WHAT IS REQUIRED.
Give the listing again in full, exactly as written.

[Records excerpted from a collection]
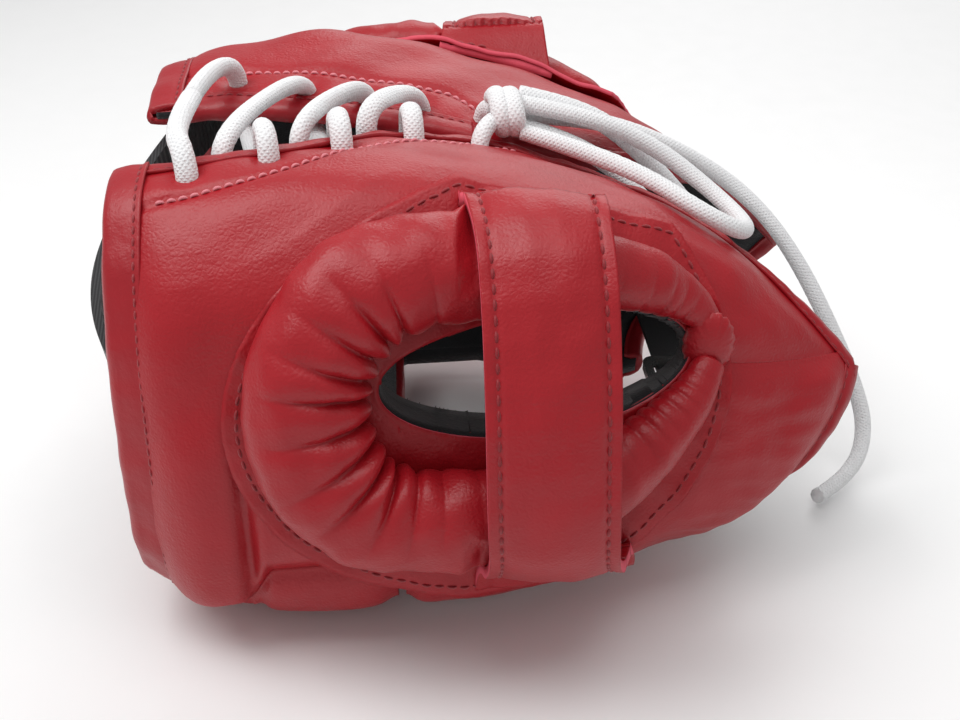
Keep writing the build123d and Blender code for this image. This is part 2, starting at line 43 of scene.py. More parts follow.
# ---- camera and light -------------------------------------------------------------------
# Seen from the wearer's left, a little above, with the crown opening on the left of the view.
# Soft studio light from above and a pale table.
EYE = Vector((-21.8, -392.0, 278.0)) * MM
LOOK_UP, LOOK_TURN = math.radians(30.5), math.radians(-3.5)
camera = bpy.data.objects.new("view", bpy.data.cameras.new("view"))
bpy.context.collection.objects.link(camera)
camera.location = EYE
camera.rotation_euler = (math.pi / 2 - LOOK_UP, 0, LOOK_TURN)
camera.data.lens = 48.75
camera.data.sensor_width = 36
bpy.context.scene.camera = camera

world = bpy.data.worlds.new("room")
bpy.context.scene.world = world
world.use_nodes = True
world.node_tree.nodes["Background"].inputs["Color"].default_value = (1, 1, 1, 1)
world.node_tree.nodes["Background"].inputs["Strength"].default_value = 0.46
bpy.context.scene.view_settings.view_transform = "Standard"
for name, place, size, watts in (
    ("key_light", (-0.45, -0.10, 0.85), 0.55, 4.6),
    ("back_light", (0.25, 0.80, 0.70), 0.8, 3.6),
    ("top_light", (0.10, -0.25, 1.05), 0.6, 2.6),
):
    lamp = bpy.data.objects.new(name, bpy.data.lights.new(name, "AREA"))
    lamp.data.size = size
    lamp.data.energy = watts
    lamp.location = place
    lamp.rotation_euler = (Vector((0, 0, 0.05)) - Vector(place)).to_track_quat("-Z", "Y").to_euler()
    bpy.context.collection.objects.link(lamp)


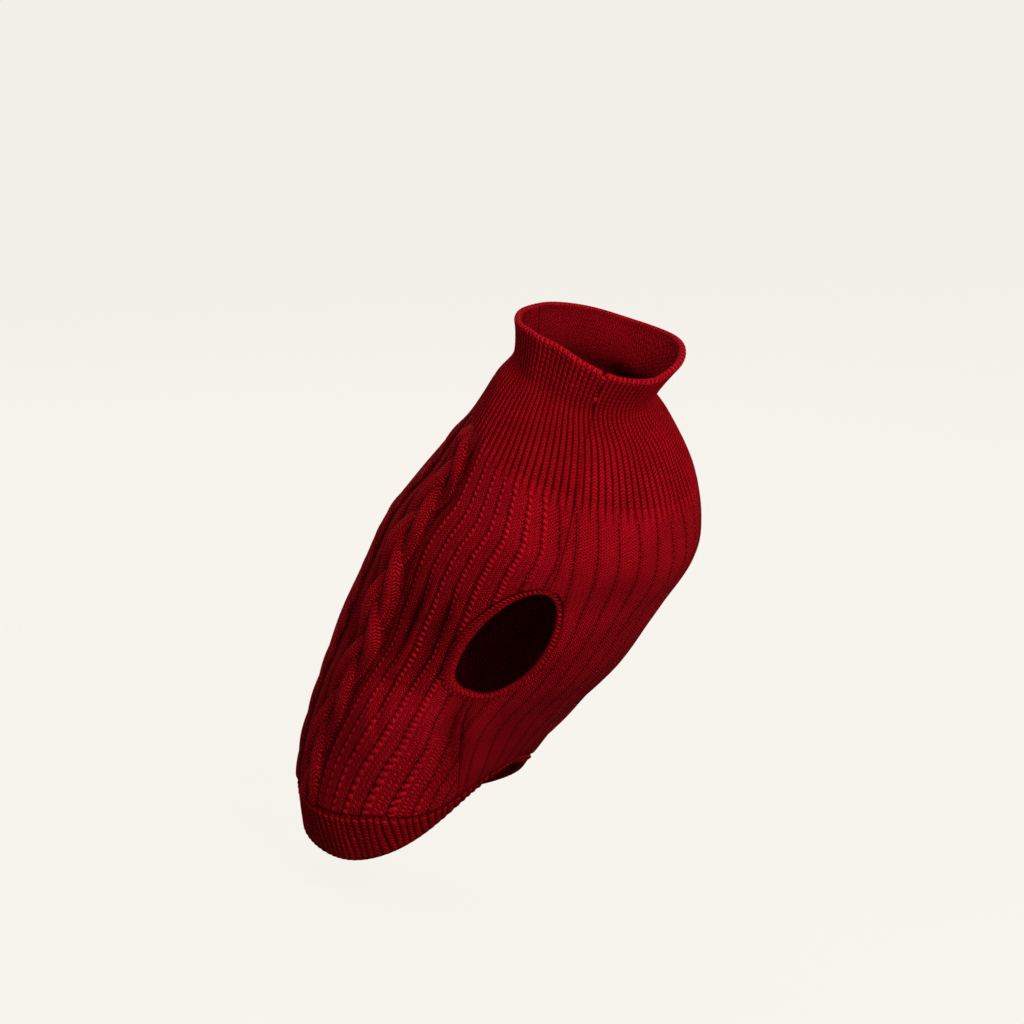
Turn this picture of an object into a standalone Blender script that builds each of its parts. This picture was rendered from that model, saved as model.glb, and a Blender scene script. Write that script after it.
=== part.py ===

TASK OUTPUT.
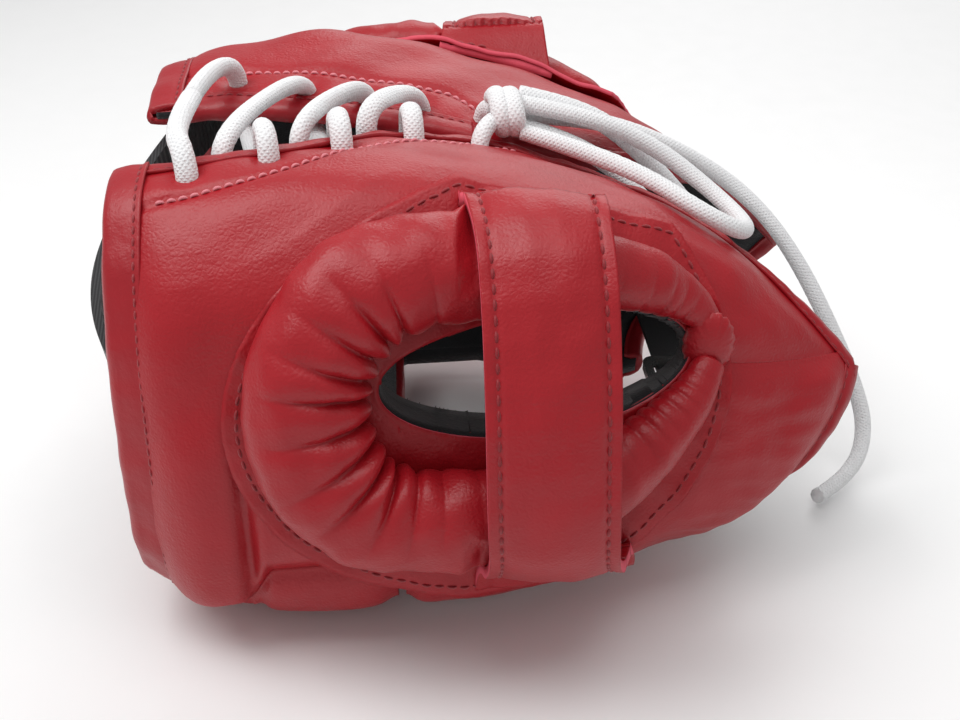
Keep writing the build123d and Blender code for this image. This is part 2, starting at line 43 of scene.py. More parts follow.
# ---- camera and light -------------------------------------------------------------------
# Seen from the wearer's left, a little above, with the crown opening on the left of the view.
# Soft studio light from above and a pale table.
EYE = Vector((-21.8, -392.0, 278.0)) * MM
LOOK_UP, LOOK_TURN = math.radians(30.5), math.radians(-3.5)
camera = bpy.data.objects.new("view", bpy.data.cameras.new("view"))
bpy.context.collection.objects.link(camera)
camera.location = EYE
camera.rotation_euler = (math.pi / 2 - LOOK_UP, 0, LOOK_TURN)
camera.data.lens = 48.75
camera.data.sensor_width = 36
bpy.context.scene.camera = camera

world = bpy.data.worlds.new("room")
bpy.context.scene.world = world
world.use_nodes = True
world.node_tree.nodes["Background"].inputs["Color"].default_value = (1, 1, 1, 1)
world.node_tree.nodes["Background"].inputs["Strength"].default_value = 0.46
bpy.context.scene.view_settings.view_transform = "Standard"
for name, place, size, watts in (
    ("key_light", (-0.45, -0.10, 0.85), 0.55, 4.6),
    ("back_light", (0.25, 0.80, 0.70), 0.8, 3.6),
    ("top_light", (0.10, -0.25, 1.05), 0.6, 2.6),
):
    lamp = bpy.data.objects.new(name, bpy.data.lights.new(name, "AREA"))
    lamp.data.size = size
    lamp.data.energy = watts
    lamp.location = place
    lamp.rotation_euler = (Vector((0, 0, 0.05)) - Vector(place)).to_track_quat("-Z", "Y").to_euler()
    bpy.context.collection.objects.link(lamp)


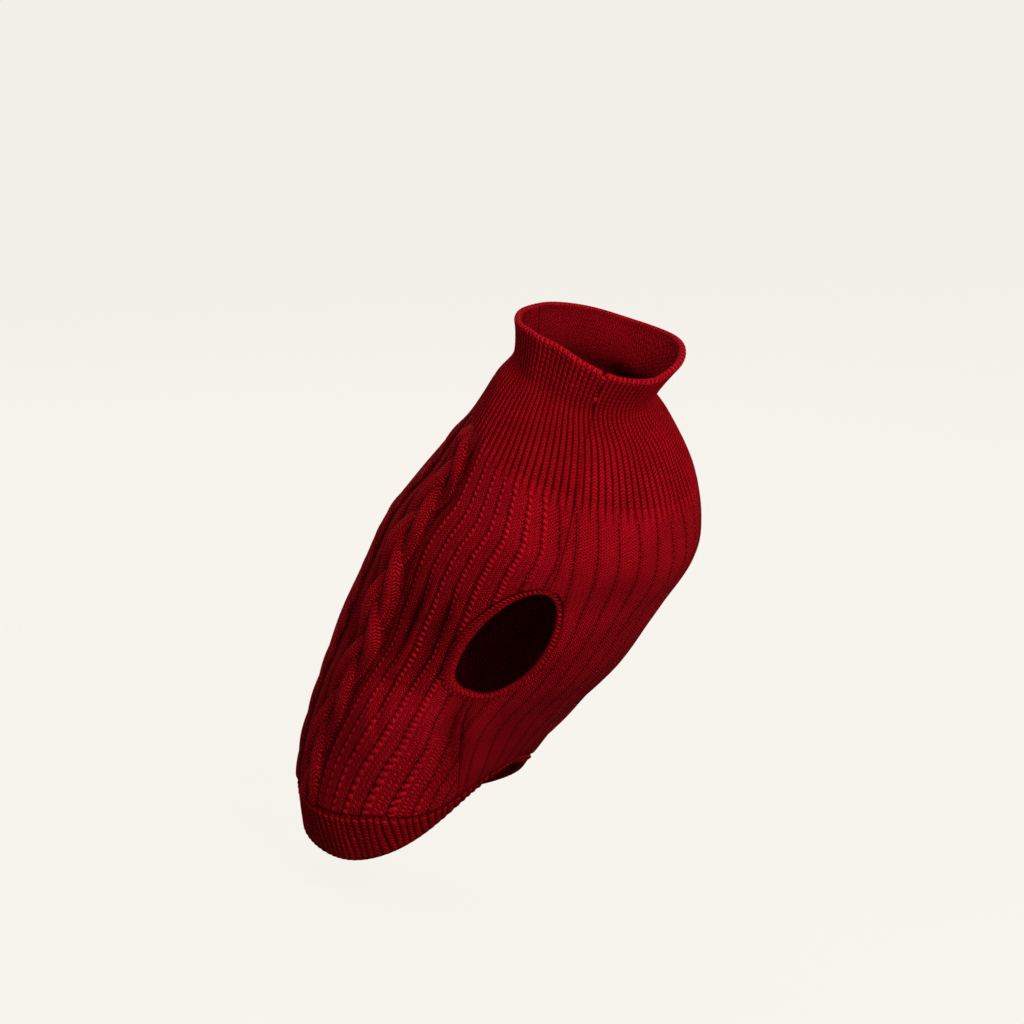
Turn this picture of an object into a standalone Blender script that builds each of its parts. This picture was rendered from that model, saved as model.glb, and a Blender scene script. Write that script after it.
=== part.py ===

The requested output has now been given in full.